Roy noted there are things Democrats “ultimately cannot do” without Republican support.

“At the end of the day, they cannot deal with the funding bill at the end of September without us,” he said. “They know that if they go down that road with this 14th Amendment argument, we will blow crap up. I’m serious —  it will be just open warfare in terms of what we’re going to deal with on the spending front if these SOBs try to go down this completely . . . unconstitutional and stupid road.”

Roy said that while he would not put anything past Biden and the Democrats to get what they want that, “I think hopefully there’s a point at which even this president and these leftists around him will see the need to, particularly heading into a presidential cycle next year find a way not to be that radical.”

Biden said Tuesday that he has been “considering the 14th Amendment” as the country is on track to default without congressional action by June.
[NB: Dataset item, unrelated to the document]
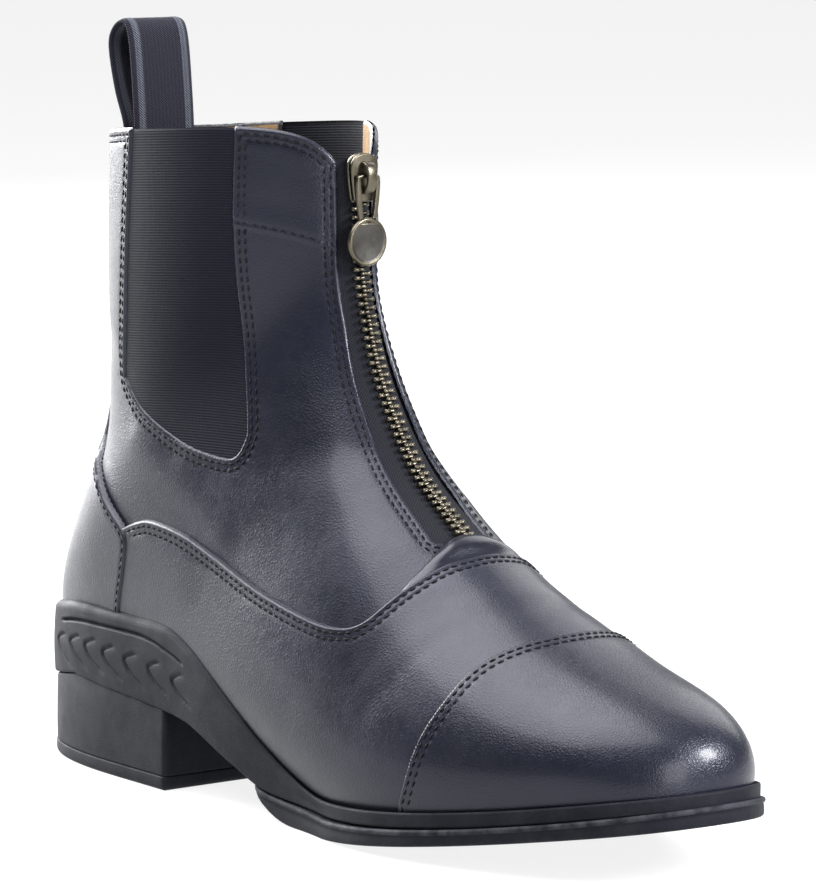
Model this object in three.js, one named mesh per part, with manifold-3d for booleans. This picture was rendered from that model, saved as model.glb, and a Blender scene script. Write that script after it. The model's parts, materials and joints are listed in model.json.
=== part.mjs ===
// Paddock boot, right foot: leather ankle boot with a front zip, elastic side gores and a heeled rubber sole.
// Millimetres, +Z up, heel at +Y, toe at -Y, outer side at -X. The origin is on the floor, mid-length.
import * as THREE from 'three';
import Module from 'manifold-3d';
import { mergeVertices } from 'three/addons/utils/BufferGeometryUtils.js';

const wasm = await Module();
wasm.setup();

// Driving sizes of the last
const BOOT_LENGTH = 271;
const BALL_WIDTH = 87;
const INSTEP_HEIGHT = 95.5;
const SHAFT_HEIGHT = 188.5;
const COLLAR_WIDTH = 60.5;

// Leather and lining
const WALL = 2.0;
const GAP = 0.3;
const VAMP_THICKNESS = 1.3;
const TOE_CAP_THICKNESS = 2.0;
const COUNTER_THICKNESS = 1.8;
const TAB_THICKNESS = 1.0;
const GORE_THICKNESS = 1.3;

// Sole heights above the floor, and how far it stands out from the upper
const HEEL_SEAT_HEIGHT = 47.6;
const HEEL_BACK_DROP = 4.6;
const BALL_SEAT_HEIGHT = 10.3;
const TOE_SPRING = 17;
const OUTSOLE_THICKNESS = 6;
const HEEL_CUP_HEIGHT = 20.5;
const HEEL_LIFT_THICKNESS = 4;
const HEEL_LENGTH = 76;
const CUP_LEDGE = 4.2;
const WAIST_LEDGE = 1.8;
const RAND_LEDGE = 4;
const OUTSOLE_LEDGE = 1.3;
const HEEL_STEP = 0.8;
const INSOLE_THICKNESS = 3;
const GROOVE_DEPTH = 1.2;
const GROOVE_HEIGHT = 1.4;
const CHEVRON_COUNT = 7;
const CHEVRON_THICKNESS = 1.1;
const CHEVRON_REACH = 5.5;

// Zip
const SLOT_HALF_TOP = 6;
const SLOT_HALF_FOOT = 9.5;
const SLOT_FOOT_HEIGHT = 80;
const TAPE_THICKNESS = 1.0;
const CHAIN_HALF_WIDTH = 2.9;
const CHAIN_THICKNESS = 1.1;
const SLIDER_TOP_BELOW_COLLAR = 5.9;
const SLIDER_LENGTH = 13.4;
const SLIDER_WIDTH = 9.5;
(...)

The president noted a “man I have enormous respect for, Larry Tribe . . . thinks that it would be legitimate.”

Tribe, a Harvard law professor, recently shifted his stance on the idea, writing in an op-ed for the New York Times: “The right question is whether Congress — after passing the spending bills that created these debts in the first place — can invoke an arbitrary dollar limit to force the president and his administration to do its bidding.” 

However, in 2011 Tribe wrote that the 14th Amendment couldn’t be used to ignore the debt limit.

Biden expressed some reservations, saying the issue would “have to be litigated and in the meantime without an extension it’d still end up in the same place.” He said he would look at the issue “months down the road.”

House Speaker Kevin McCarthy scorned the idea.

“Really think about this, if you’re the leader, if you’re the only president and you’re going to go to the 14th Amendment to look at something like that – I would think you’re kind of a failure of working with people across sides of the aisle, or working with your own party to get something done,” he said.

Treasury Secretary Janet Yellen said Sunday that the country ” should not get to the point where we need to consider whether the president can go on issuing debt. This would be a constitutional crisis.”

Yellen would not say that the idea was not being considered but called it “one of the not good options” if Congress does not act.